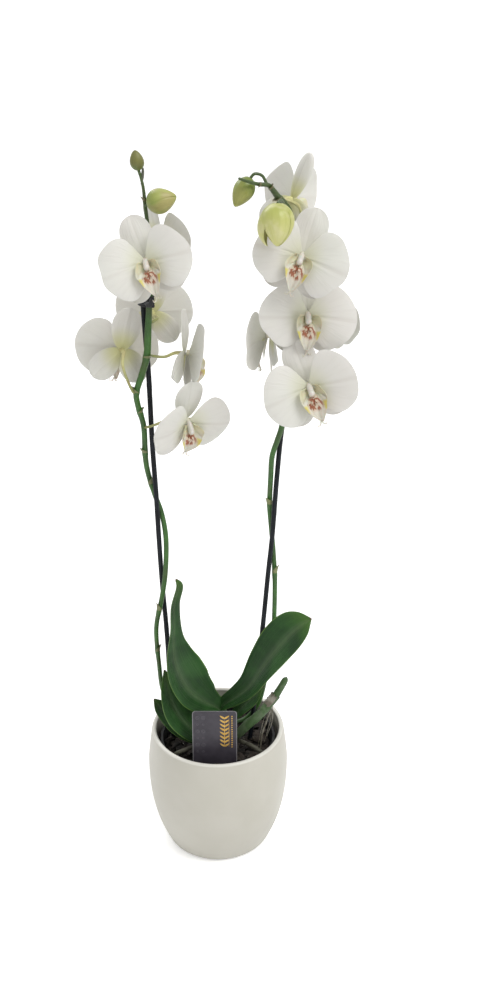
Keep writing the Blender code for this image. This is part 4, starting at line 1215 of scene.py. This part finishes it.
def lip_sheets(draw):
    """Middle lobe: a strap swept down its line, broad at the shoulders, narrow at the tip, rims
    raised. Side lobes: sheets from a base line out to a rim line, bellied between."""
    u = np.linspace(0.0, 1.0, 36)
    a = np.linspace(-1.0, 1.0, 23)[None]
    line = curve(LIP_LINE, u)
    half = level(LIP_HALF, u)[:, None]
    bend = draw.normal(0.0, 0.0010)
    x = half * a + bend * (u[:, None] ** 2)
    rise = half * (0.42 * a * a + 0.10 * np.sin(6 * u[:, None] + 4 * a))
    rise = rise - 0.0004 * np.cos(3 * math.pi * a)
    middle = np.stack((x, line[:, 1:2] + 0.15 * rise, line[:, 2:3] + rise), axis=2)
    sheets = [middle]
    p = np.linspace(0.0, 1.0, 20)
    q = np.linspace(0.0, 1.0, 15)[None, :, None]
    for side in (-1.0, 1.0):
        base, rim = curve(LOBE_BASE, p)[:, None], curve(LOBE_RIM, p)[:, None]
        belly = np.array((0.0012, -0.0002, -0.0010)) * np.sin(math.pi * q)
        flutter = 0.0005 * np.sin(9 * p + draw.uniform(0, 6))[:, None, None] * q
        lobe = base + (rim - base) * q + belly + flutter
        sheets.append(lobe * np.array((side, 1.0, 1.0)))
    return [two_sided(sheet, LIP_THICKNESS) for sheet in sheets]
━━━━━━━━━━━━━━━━
* [Exercise prompt] Reproduce the listing in full. Keep it exactly as written.

* [Task answer]
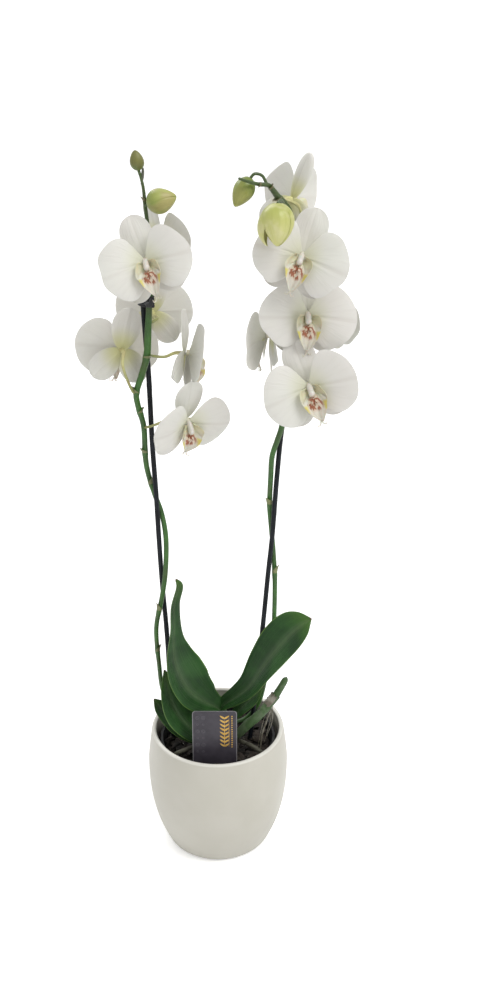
Keep writing the Blender code for this image. This is part 4, starting at line 1215 of scene.py. This part finishes it.
def lip_sheets(draw):
    """Middle lobe: a strap swept down its line, broad at the shoulders, narrow at the tip, rims
    raised. Side lobes: sheets from a base line out to a rim line, bellied between."""
    u = np.linspace(0.0, 1.0, 36)
    a = np.linspace(-1.0, 1.0, 23)[None]
    line = curve(LIP_LINE, u)
    half = level(LIP_HALF, u)[:, None]
    bend = draw.normal(0.0, 0.0010)
    x = half * a + bend * (u[:, None] ** 2)
    rise = half * (0.42 * a * a + 0.10 * np.sin(6 * u[:, None] + 4 * a))
    rise = rise - 0.0004 * np.cos(3 * math.pi * a)
    middle = np.stack((x, line[:, 1:2] + 0.15 * rise, line[:, 2:3] + rise), axis=2)
    sheets = [middle]
    p = np.linspace(0.0, 1.0, 20)
    q = np.linspace(0.0, 1.0, 15)[None, :, None]
    for side in (-1.0, 1.0):
        base, rim = curve(LOBE_BASE, p)[:, None], curve(LOBE_RIM, p)[:, None]
        belly = np.array((0.0012, -0.0002, -0.0010)) * np.sin(math.pi * q)
        flutter = 0.0005 * np.sin(9 * p + draw.uniform(0, 6))[:, None, None] * q
        lobe = base + (rim - base) * q + belly + flutter
        sheets.append(lobe * np.array((side, 1.0, 1.0)))
    return [two_sided(sheet, LIP_THICKNESS) for sheet in sheets]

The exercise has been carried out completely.